Enemy resistance was so ineffectual from 16 to 18 September that the Marine infantry regiments were able to advance without much flank protection. The three battalions of the 11th Marines did more displacing than firing in their efforts to keep pace, and men and vehicles of the Signal Battalion were kept busy at laying wire.
Security was provided for the left, or northern, Division flank by the attack of the KMC Regiment (less the 2d Battalion, left behind for police duties in Inchon) under the control of the 5th Marines. Attached to the regiment for possible use in calling down naval gunfire were two Shore Fire Control Parties. Objectives on Corps Phase Line CC were reached without much difficulty after the initial KMC setbacks described in the previous chapter.[251]

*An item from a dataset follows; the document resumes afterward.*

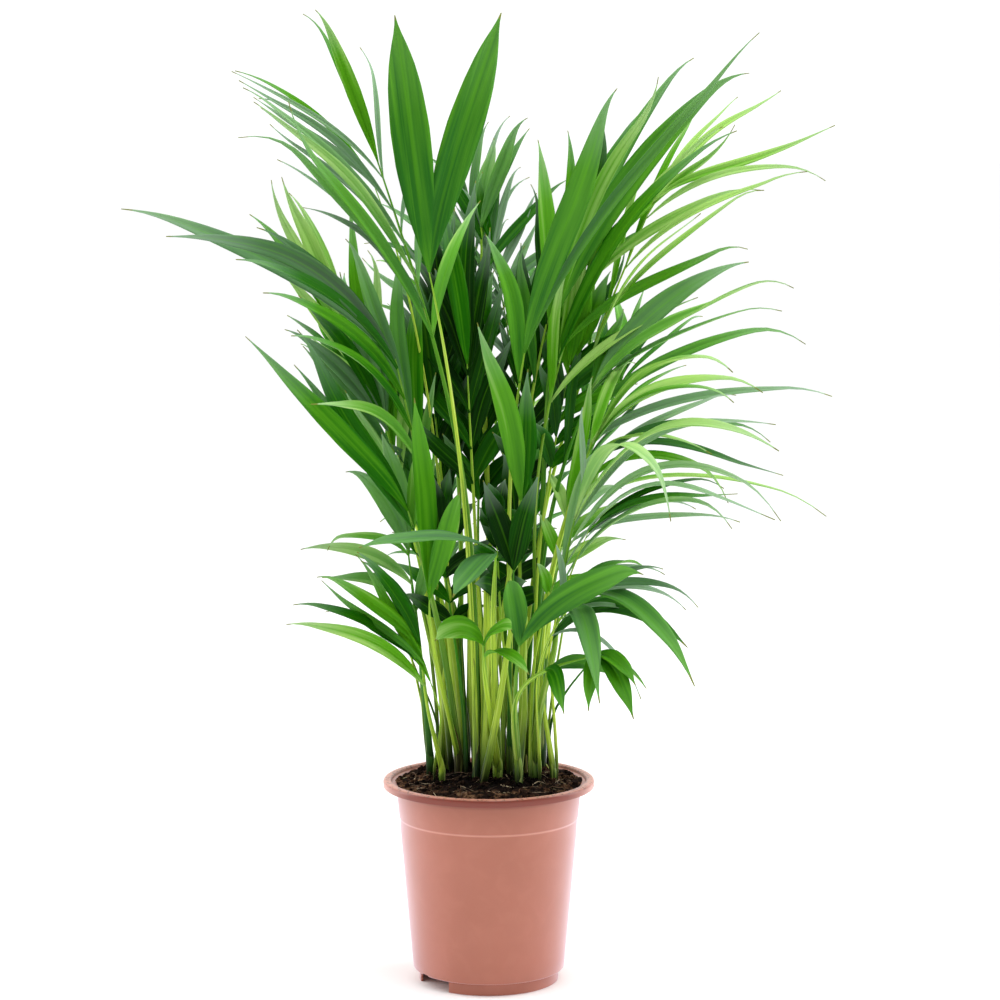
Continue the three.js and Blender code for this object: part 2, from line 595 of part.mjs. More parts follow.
// A leaflet that would touch another one is swung nearer or farther along the line of sight, a
// step more each try, until it hangs clear. Its own seedling may touch it only near its base, or,
// where there is no such place, anywhere: there the two have grown into each other.
function hangClear(leaf, placed) {
  let second = null;
  for (let i = 0; i < TRIES * 2; i += 1) {
    const swing = (i % 2 ? 1 : -1) * Math.ceil(i / 2) * SWING;
    const [x, z, y] = leaf.tip;
    if (Math.abs(y + swing) > DEPTH) continue;
    const tip = seen([x, z, y + swing]);
    const touches = (solid, others) => {
      const box = boxOf(solid);
      return others.some(
        (other) => other.box.intersectsBox(box) && solid.intersect(other.solid).volume() > 0,
      );
    };
    const isOwn = (other) => other.of === leaf.of;
    const foreign = placed.filter((other) => !isOwn(other));
    if (touches(bladeSolid(leaf, tip, GAP), foreign)) continue;
    if (!touches(bladeSolid(leaf, tip, 0, CLEAR_FROM), placed.filter(isOwn)))
      return bladeSolid(leaf, tip);
    second ??= bladeSolid(leaf, tip);
  }
  return second;
}

function makeSeedlings() {
  const lines = FRONDS.map(midline);
  easeApart(lines);
  const placed = lines.map((line, i) => {
    const solid = stalkSolid(line);
    return { of: FRONDS[i].of, solid, box: boxOf(solid) };
  });
  FRONDS.forEach((row, i) => {
    for (const leaf of leafletsOf(row, lines[i], SEED + i * SEED_STEP)) {
      const solid = hangClear(leaf, placed);
      if (solid) placed.push({ of: row.of, solid, box: boxOf(solid) });
    }
  });
  return ROOTS.map((_, i) => {
    const own = placed.filter((part) => part.of === i + 1);
    const fused = wasm.Manifold.union(own.map((part) => part.solid));
    return fused.asOriginal().simplify(COARSE);
  });
}

// ---- the whole plant ----
const LEAF_GREENS = [0x4a8f22, 0x3f8420, 0x55944a, 0x3d7d22, 0x7fb33a];

const HOLE_SIDES = 8;

// The round holes in the soil that the seedlings stand in.
function makeHoles() {
  const top = SOIL_EDGE + SOIL_MOUND + 2 * COLLAR_RISE;
  const height = top - (ROOT_Z - GAP);
  const r = CANE_R + GAP;
  const holes = ROOTS.map(([x, y]) => {
    const hole = new THREE.CylinderGeometry(r, r, height, HOLE_SIDES).rotateX(Math.PI / 2);
    return toSolid(hole.translate(x, y, top - height / 2));
  });
  return wasm.Manifold.union(holes);
}

const palm = new THREE.Group();
palm.add(named("pot", makePot(), 0xb87664, 0.42));
palm.add(named("soil", makeSoil(makeHoles()), 0x3a2b22, 0.95));
makeSeedlings().forEach((solid, i) => {
  const name = `palm_${String(i + 1).padStart(2, "0")}`;
  palm.add(named(name, solid, LEAF_GREENS[i % LEAF_GREENS.length], 0.45));
});

export default palm;
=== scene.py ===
import math

import bmesh
import bpy
import numpy as np
from mathutils import Matrix, Vector, noise
from mathutils.kdtree import KDTree


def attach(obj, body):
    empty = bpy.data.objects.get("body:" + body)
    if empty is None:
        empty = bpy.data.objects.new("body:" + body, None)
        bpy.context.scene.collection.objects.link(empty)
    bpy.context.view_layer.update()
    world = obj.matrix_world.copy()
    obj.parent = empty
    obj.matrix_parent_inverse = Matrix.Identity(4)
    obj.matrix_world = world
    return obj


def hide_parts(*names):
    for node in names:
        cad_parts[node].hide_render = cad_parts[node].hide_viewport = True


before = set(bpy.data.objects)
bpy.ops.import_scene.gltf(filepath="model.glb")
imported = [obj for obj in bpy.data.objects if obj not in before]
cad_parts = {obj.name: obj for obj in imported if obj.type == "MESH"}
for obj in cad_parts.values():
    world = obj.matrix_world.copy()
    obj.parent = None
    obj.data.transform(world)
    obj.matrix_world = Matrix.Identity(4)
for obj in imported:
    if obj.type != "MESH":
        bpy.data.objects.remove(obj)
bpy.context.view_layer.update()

# ---------------------------------------------------------------------------------------------
# The pot: a tapered nursery pot, moulded in thin terracotta-pink plastic, with a rolled lip, a
# stacking step under it, and a foot ring left open in two places so that water can run out.
MM = 0.001
lip_r, lip_top, lip_drop, mouth_r = 59.1, 114.6, 4.4, 54.4
neck_r, neck_z = 51.4, 107
collar_z, collar_step = 92.2, 0.5
heel_r, foot_top, foot_r = 42.4, 7, 39
wall, floor_t, heel_round = 1.1, 1.3, 1
foot_gap, foot_gap_at = math.radians(42), math.radians(-55.5)
slot_half, slot_depth, slot_rise = math.radians(3.4), 6, 1.4
pot_sides, foot_sides = 144, 56


def linear(*srgb):
    """A paint-chip colour, 0 to 255 each, taken off the sRGB curve as the shader wants it."""
    return tuple((c / 255 / 12.92) if c < 10.3 else ((c / 255 + 0.055) / 1.055) ** 2.4
                 for c in srgb) + (1.0,)


def finish(name, **sockets):
    """A new material, its node tree and its shader, with constant sockets set on the shader."""
    made = bpy.data.materials.new(name)
    made.use_nodes = True
    shader = made.node_tree.nodes["Principled BSDF"]
    for socket, value in sockets.items():
        shader.inputs[socket.replace("_", " ")].default_value = value
    return made, made.node_tree, shader


def node(tree, kind, **settings):
    """Adds a node; settings name its properties, or its input sockets by name or number."""
    made = tree.nodes.new(kind)
    for key, value in settings.items():
        if hasattr(made, key):
            setattr(made, key, value)
        else:
            socket = int(key[1:]) if key[1:].isdigit() else key.replace("_", " ")
            made.inputs[socket].default_value = value
    return made


def coordinates(tree, kind="Object"):
    """The place on the piece, or on its UV map."""
    return node(tree, "ShaderNodeTexCoord").outputs[kind]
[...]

[251] Ibid., basic rpt, and Annex Queen Queen.
Marine Air Units at Kimpo
There had been little or no urgent need for close air support until 18 September, when RCT-1 met stubborn opposition in the Sosa area. Thus the capture of Kimpo in comparatively good condition was a timely boon, since it meant that land-based Marine tactical air support could be initiated as soon as Captain George W. King’s Able Company Engineers made the field operative with temporary repairs.
This was the conclusion of Generals Harris and Cushman, commanding the 1st MAW and TAC X Corps, when they visited Kimpo by helicopter on the afternoon of the 18th. They advised CG X Corps accordingly, and that evening he ordered the deployment of MAG-33 to the captured airfield with its headquarters and service squadrons.
The tactical squadrons figured in an administrative switch that has sometimes puzzled chroniclers of Marine air operations. By order of General Harris, the following reassignments were directed to take effect on 21 September 1950:
From MAG-33 to MAG-12—VMF-214, VMF-323, and VMF(N)-513;
From MAG-12 to MAG-33—VMF-212, VMF-312, and VMF(N)-542.[252]
[252] CG 1st MAW speedltr, 20 Sep 50.